▸ **Data provided**
==*==
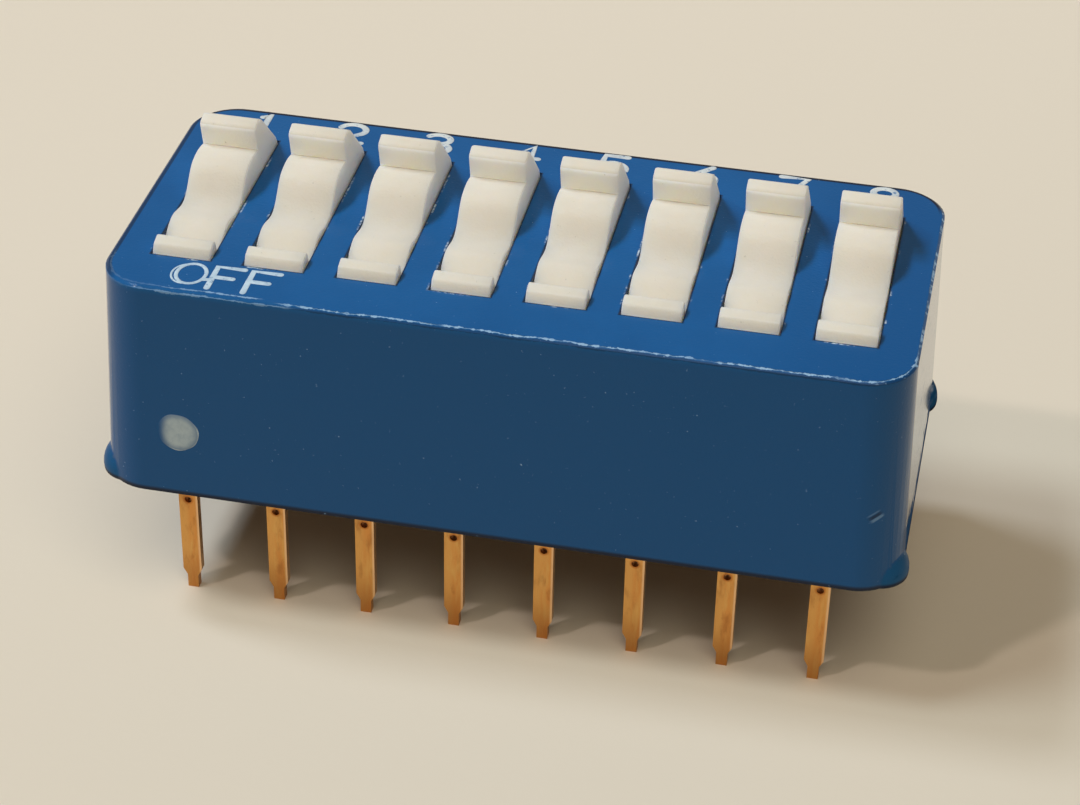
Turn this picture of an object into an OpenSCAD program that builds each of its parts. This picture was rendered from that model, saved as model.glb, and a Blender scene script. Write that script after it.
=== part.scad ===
// Eight-pole rocker DIP switch: a moulded blue housing, a base that carries the
// terminals, and for each pole a rocker with a spring and a contact ball inside it.
// The housing's corners are heat-staked under the base to hold it in.
// X runs along the poles, -Y is the OFF side and +Z is up. The origin lies midway
// between the two pin rows, on the plane of the pin tips. Every rocker is at OFF.

/* [Poles and pins] */
// Number of poles
poles = 8; // [4:1:8]
// Distance from one pole to the next
pitch = 2.54; // [2.2:0.01:3.2]
// Distance between the front and the rear row of pins
row_gap = 7.62; // [6.35:0.01:9.2]
// Length of a pin below the housing
pin_l = 4.2; // [3.6:0.1:6]
// Width of a pin's blade
pin_w = 0.54; // [0.44:0.01:0.7]
// Width of the narrow end of a pin
tip_w = 0.31; // [0.2:0.01:0.4]
// Length of the narrow end of a pin
tip_l = 0.42; // [0.3:0.01:1]
// Length of the shoulder between the blade and its narrow end
shoulder_l = 0.22; // [0.05:0.01:0.4]
// Diameter of the pilot hole in each pin
pilot_d = 0.2; // [0.1:0.01:0.3]
// Distance from the housing's underside down to the pilot hole
pilot_drop = 1.1; // [0.5:0.05:1.5]

/* [Housing] */
// Height of the housing
body_h = 6.5; // [5.4:0.1:8]
// Distance from a pin row out to the long side of the housing, at the top
side_margin = 1.09; // [0.95:0.01:1.5]
// Distance from the last slot to the end of the housing, at the top
end_margin = 1.08; // [0.9:0.01:1.6]
// How far each side leans out from the top to the bottom
draft = 0.22; // [0.05:0.01:0.4]
// Radius of the upright corners
corner_r = 1.3; // [0.8:0.05:1.6]
// Bevel around the top face
top_bevel = 0.07; // [0.02:0.01:0.2]
// Thickness of the skirt around the base, at the bottom
skirt_t = 0.75; // [0.5:0.01:0.9]
// Wall left in a rib between two neighbouring trunnions
web_t = 0.34; // [0.2:0.01:0.4]
// How far a stake swells out of a corner's foot
stake_out = 0.2; // [0.1:0.01:0.4]
// Height of a stake
stake_h = 1.1; // [0.8:0.05:1.6]
// Direction in which a stake swells, from the end towards the long side
stake_turn = 20; // [10:1:70]
// How far a stake laps over the base's corner
stake_lap = 0.7; // [0.4:0.05:0.8]
// Depth of the base's underside inside the skirt
base_recess = 0.15; // [0.05:0.01:0.3]

/* [Rockers] */
// Width of a rocker
rocker_w = 1.6; // [1.4:0.01:1.92]
// Radius of a rocker's ends about its pivot
rocker_r = 3.6; // [3.2:0.01:4.3]
// Depth of the pivot below the top face
pivot_depth = 1.6; // [1.3:0.01:1.9]
// Tilt of a rocker from level, each way
tilt = 17; // [12:0.1:20.4]
// Height of the raised tips over the top face, on a level rocker
tip_h = 1.06; // [0.9:0.01:1.2]
// Rounding of the inner edge of each raised tip
tip_round = 0.16; // [0.05:0.01:0.2]
// How much the outer face of each raised tip is flattened
end_flat = 0.11; // [0.02:0.01:0.2]
// Distance from the pivot to the step below each raised tip
step_y = 2; // [1.8:0.01:2.1]
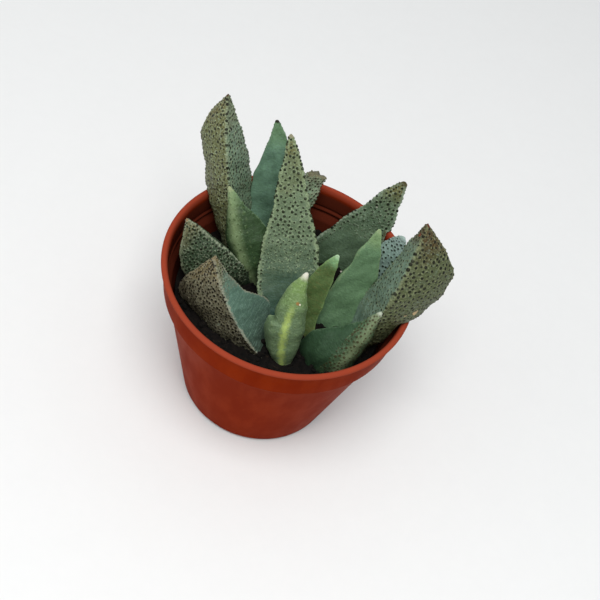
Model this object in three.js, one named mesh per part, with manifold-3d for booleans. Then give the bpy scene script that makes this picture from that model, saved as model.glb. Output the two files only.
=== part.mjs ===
// Potted Aloinopsis orpenii: a clump of thick, keeled, warty leaves in a small round nursery pot.
// Millimetres, +Z up. The origin is the centre of the flat pot base, and the front is -Y.

import * as THREE from 'three';
import { mergeVertices } from 'three/addons/utils/BufferGeometryUtils.js';
import Module from 'manifold-3d';

const wasm = await Module();
wasm.setup();

// Space kept between pieces that touch
const gap = 0.3;

// Pot: thin thermoformed plastic with a rolled lip and a stepped collar
const pot = {
  rimRadius: 27.5,
  height: 42,
  baseRadius: 17.5,
  wall: 0.8,
  plate: 1,
  baseEdge: 0.8,
  lipWidth: 1.4,
  lipDepth: 1.6,
  lipOverhang: 0.9,
  collarHeight: 8.4,
  collarStep: 1.1,
  stepSlope: 0.6,
  sides: 48,
  holeRadius: 2.2,
  holeRing: 10.5,
  holeCount: 4,
  notchWidth: 4,
  notchHeight: 1.2,
  notchDepth: 2.4,
  baseTurn: -20,
};

// Soil: fills the pot to about 11 mm below the rim, with a crumbled top
const soil = {
  top: 30.5,
  crumb: 0.55,
  rings: 7,
  sides: 26,
};

// Rootstock: a thick taproot that ends in one short crown under each head of leaves
const root = {
  tipHeight: 7,
  shoulderHeight: 19,
  shoulderRadius: 7.5,
  crownTop: 27.2,
  sides: 12,
  crowns: [
    { x: -9.5, y: 7.5, radius: 5.2 },
    { x: 4, y: -8.5, radius: 5.6 },
    { x: 14, y: -6, radius: 4.6 },
    { x: 7, y: 11, radius: 4.8 },
  ],
};

// Leaves end in a flat cut just above the crowns
const leafFoot = root.crownTop + gap;

// Each leaf runs from base to tip along the middle of its inner face, which looks toward the
// compass bearing "faces" (0 is +X, 90 is +Y). bow and sway bend the middle outward and sideways.
// right and left are the reach of the inner face to its two margins, and keel is the depth of the
// back under it, each given at the stations from base to tip. warts tells from where along the leaf
// the inner face and the back are covered in tubercles. A young leaf has a rounder back, told by
// its bulge.
const stations = [0, 0.2, 0.35, 0.5, 0.65, 0.8, 0.9, 1];
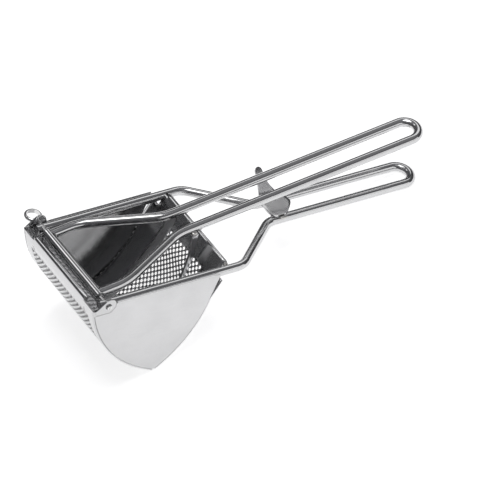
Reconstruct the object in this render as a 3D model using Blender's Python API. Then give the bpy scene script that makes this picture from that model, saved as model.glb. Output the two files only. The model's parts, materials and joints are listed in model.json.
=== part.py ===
"""Potato ricer: a V-shaped sieve hopper in a bent-rod frame, with a hinged rod lever and a press plate.

Every piece is drawn in the rim frame: X runs from the hinge towards the handles, Y runs across the hopper,
Z points up out of its mouth, and the origin is the middle of the hinge axis. The empty "stand" then tips the
whole tool back so that it stands on the hopper's bottom edge and the end of the lower handle.
"""

import math

import bmesh
import bpy
from mathutils import Vector

MM = 0.001

# Rods
ROD_R = 3.5 * MM
ROD_SIDES = 12
RIM_Y = 43.4 * MM
RIM_Z = -1.8 * MM
RIM_FRONT_X = -4.5 * MM
HANDLE_Y = 9.7 * MM
LOWER_SHOULDER_X = 115.6 * MM
LOWER_NECK_X = 156.2 * MM
LOWER_END_X = 281.0 * MM
LOWER_SHOULDER_BEND = 16.0 * MM
LOWER_NECK_BEND = 16.0 * MM
LEVER_PITCH = math.radians(8.4)
LEVER_Y = 33.5 * MM
LEVER_SHOULDER_X = 23.8 * MM
LEVER_NECK_X = 79.4 * MM
LEVER_END_X = 282.5 * MM
LEVER_BEND = 40.0 * MM

# Sheet metal
SHEET = 0.8 * MM
GAP = 0.3 * MM
SIDE_OUTER_Y = 48.0 * MM
REAR_R = 91.2 * MM
REAR_ARC_TOP = math.radians(-13.0)
FRONT_R = 100.0 * MM
FRONT_CENTRE = Vector((86.0 * MM, 17.5 * MM))
FRONT_LIP_DROP = 1.4 * MM
LIP_WRAP_END = math.radians(115.0)
SIDE_WRAP_END = math.radians(50.0)
SIDE_WRAP_FRONT_X = 8.0 * MM
SIDE_WRAP_REAR_X = 92.4 * MM
SIDE_REAR_X = 93.0 * MM
EAR_R = 6.3 * MM
LUG_R = 5.8 * MM
FOLD_R = 0.9 * MM
EAR_ROOT_DROP = 5.6 * MM

# Sieve holes, coarser than the real ones
HOLE_PITCH = 11.0 * MM
HOLE_R = 2.9 * MM
HOLE_COLUMNS = 8
FRONT_HOLE_ROWS = 8
REAR_HOLE_ROWS = 5
HOLE_MARGIN = 4.5 * MM

# Cross rods under the front and rear lips
FRONT_CROSS_R = 1.8 * MM
FRONT_CROSS_HALF = 34.5 * MM
REAR_CROSS_R = 2.0 * MM
REAR_CROSS_HALF = 38.5 * MM
REAR_CROSS_AT = Vector((102.6 * MM, 0.3 * MM))

# Hinge
SLEEVE_R = 3.5 * MM
SLEEVE_HALF = 37.0 * MM
BORE_R = 2.05 * MM
CUTTER_HALF = 60.0 * MM
PIN_R = 1.75 * MM
PIN_SLIT = 0.15 * MM
PIN_NEAR_Y = -50.4 * MM
EYE_NECK_Y = 50.4 * MM
EYE_END_Y = 61.1 * MM
EYE_HALF = 4.9 * MM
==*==
▸ **Exercise objective**
Your answer should be a single number: the count of lines in the material above that contain "only".

▸ **Result of this exercise**
2